Do Cakes "Sing" When They're Done Baking?
I mostly bake nowadays as a form of relaxation. Few rituals reset my head as reliably as hitting play on a long podcast and executing a predictable series of tactically satisfying tasks that a) create natural, warm aromatherapy, b) feel productive, and c) result in a delicious and shareable treat that I can bag up and bike to the door stoops of my friends. Yet for all baking's therapeutic properties, there's one step that consistently raises my blood pressure: the one-to-five-ish minute window of hedging whether or not it's time to take my cakes or bars or cookies out of the oven. After liberally spending money on ingredients, dirtying a sink of equipment and dishes, and getting sore feet from standing at the counter, nothing pisses on my zen quite like knocking down the quality of my homemade dessert a peg at the very last minute by misjudging its doneness.
Even in a precision-driven practice like baking, there's wiggle room within recipes, particularly when it comes to timing. Cookbook authors almost always offer an estimated time window but advise bakers to rely on their senses to judge doneness. I'll never turn down a tip on how to make that challenging part easier for myself. So, like Lifehacker's Claire Lower, my ears perked up during the latest series of The Great British Bake Off whenever Peter "the baby-faced assassin" Sawkins mentioned his habit of listening to his bakes.
Among the kitchen methods and techniques that have been displayed inside the show's tent over the years, cake whispering has stuck out to me as a noteworthy mix of basic chemistry and folksy hunch-ism. Since it was Sawkins who most recently served as ambassador to this practice—up to and including in the finale, where he made timing adjustments to his choux because it was "a bit too loud in there"—I reached out to him to get more information.
"It's completely on the feel of it, the intuition," Sawkins told me. "I know that a cake is really under-baked if I'm hearing it kind of boiling away, and I'm hearing it too much. I'm just looking for a gentle simmer or sound." Sawkins says that he primarily relies on the classic skewer test to determine when a cake is ready to come out of the oven, but adds that using multiple senses helps him better anticipate how the final product is going to look and taste. "You can get it to the point where you've baked it and you can not hear anything. And that's when I know it's overbaked, because I want a bit of that gentle simmer to be running.
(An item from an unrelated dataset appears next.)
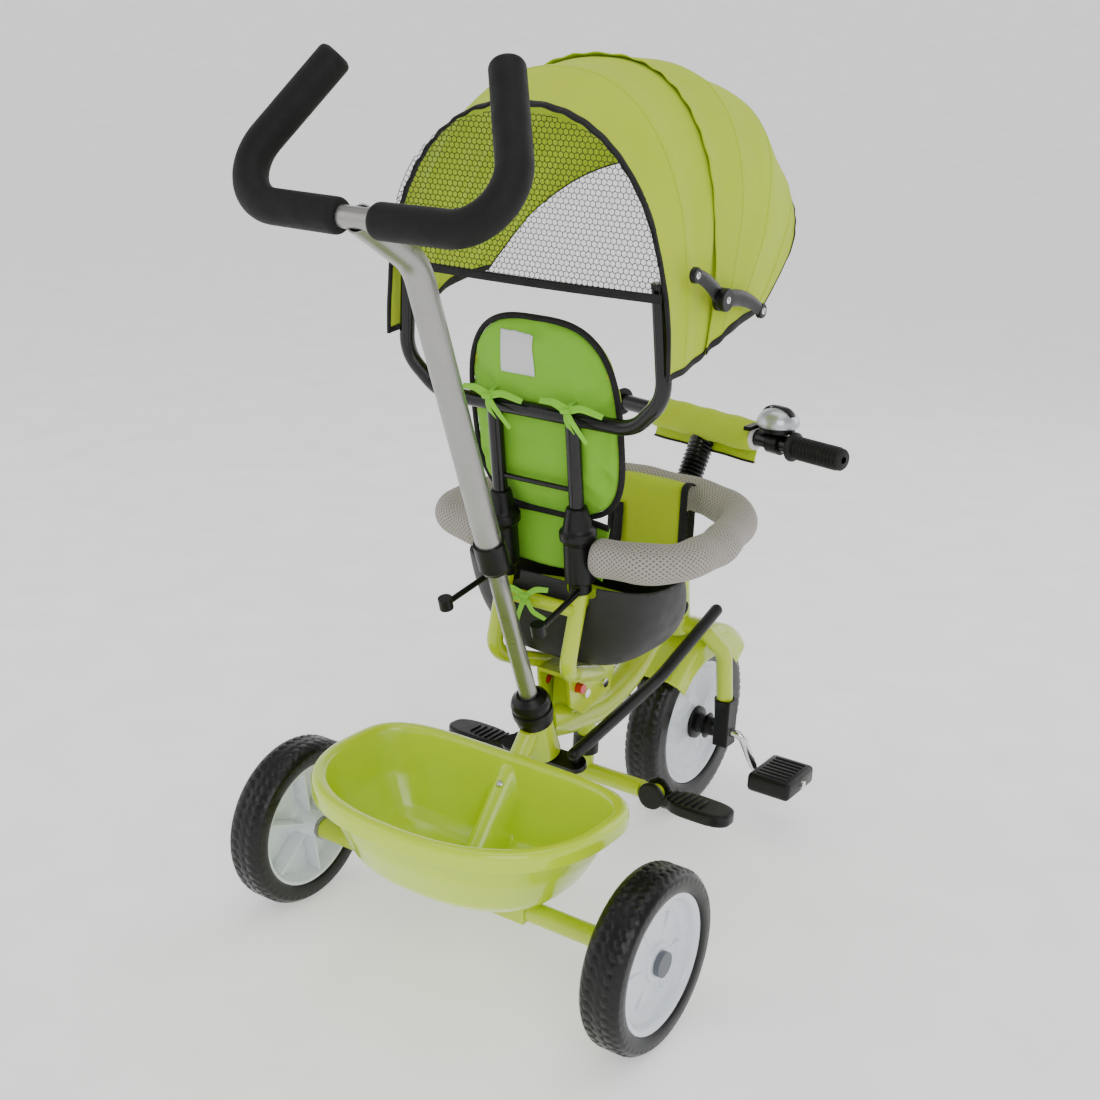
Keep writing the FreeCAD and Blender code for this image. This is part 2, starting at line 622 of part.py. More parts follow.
riser = cylinder("FootRiser", "foot_radius", "70", ("0", "-foot_ahead", "foot_height"))
foot_bar = cylinder("FootBar", "foot_radius", "2 * (foot_half - 4.5)",
                    ("-foot_half + 4.5", "-foot_ahead", "foot_height"), (1, 0, 0))
tongues = []
for side_name, side in (("Left", 1), ("Right", -1)):
    tongues.append(box(f"PegTongue{side_name}", ("30", "12", "16"),
                       (f"{side} * (foot_half - 1) - 15", "-foot_ahead - 6", "foot_height - 8")))
    tongues.append(cylinder(f"PegTongueEye{side_name}", "10", "12",
                            (f"{side} * (foot_half + 14)", "-foot_ahead + 6", "foot_height"), (0, -1, 0)))
pin_holes = [cylinder(f"PegPinHole{side}", "peg_pin_radius + fit_gap", "20",
                      (f"{side} * (foot_half + 14)", "-foot_ahead + 10", "foot_height"), (0, -1, 0))
             for side in (1, -1)]
sub_part("foot_frame", cut("FootFrame", fuse("FootSolid", riser, foot_bar, *tongues), bow, *pin_holes))
bush = cylinder("FootBushOuter", "foot_radius + 5", "24", ("0", "-foot_ahead", "foot_height + 26"))
bush_bore = cylinder("FootBushBore", "foot_radius", "26", ("0", "-foot_ahead", "foot_height + 25"))
sub_part("foot_bushing", cut("FootBushing", bush, bush_bore))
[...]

And then the carryover cooking will finish it, and make a lovely moist sponge." It's a tactic he picked up from series three winner John Whaite, then again from Val Stones in series seven. "There's no science there," says Peter. "It's just the intuition of getting the right level of moisture in the cake."
But this being baking, there is, of course, some science involved—but what is it? My usual go-to source for these sorts of questions—the Cook's Illustrated archives—dug into this a little at one point, but the method of experimentation seems... dubious:
We were skeptical, but when we hovered next to the oven door while baking a couple of cakes, we could indeed hear faint crackling sounds as the water in the batter turned to steam and escaped.
As entertaining as it is to imagine a gaggle of clipboard-holding test cooks pressing their ears up to a closed oven door, it is my understanding that this technique is employed at the very end of a cooking process, typically once you're ready to open the door and let heat and steam escape anyway—not while it's still inside. So I asked Rhonda Stewart, a certified executive pastry chef and senior instructor at Johnson & Wales University, what she thought.
"I spoke with some colleagues this morning," said Stewart, "and one said, 'If it's singing Pavarotti, then I got it. But otherwise, no.'" Whether through whipped egg whites or chemical leaveners that create carbon dioxide, cakes get their lift from air bubble molecules that expand as the cake cooks. Stewart continues, "I think it's more what they're hearing is possibly the lack of sound, meaning as those bubbles are popping [and] the carbon dioxide is released... the gasses are being released right before the final crust is formed."
That actually lines up with what Sawkins described, and it also lines up with the way cake tops become less porous as a proper crust forms. It may be a viable trick for home cooks, Stewart says, but there's one big obstacle that prevents cake-listening from being practical in commercial kitchens: "For a professional baker, I can't hear myself think in the kitchen, let alone listen to a cake." Refrigerators, mixers, blast chillers, telephones, ovens, coworkers—industrial kitchens are loud as hell.
"What we get more than the sound is actually [the cakes'] aroma," said Stewart. "I was taught by Germans who, you know, they never used a watch for anything or a timer for anything in the bake shop. We would have 20 different things going at the same time, and you had to learn what it smelled like." Stewart even ranks scent as a more reliable indicator than sight, which can be deceptive. A bread made with milk, for instance, will appear golden brown faster than its water-based counterpart, even if the bake is the same. Same goes for recipes heavy on sugar or made with chocolate, where the dark color masks the usual helpful visual cues of doneness. A little resistance to touch, Stewart notes, is also a helpful gauge. But to really bake like a pro? Let your nose make the call.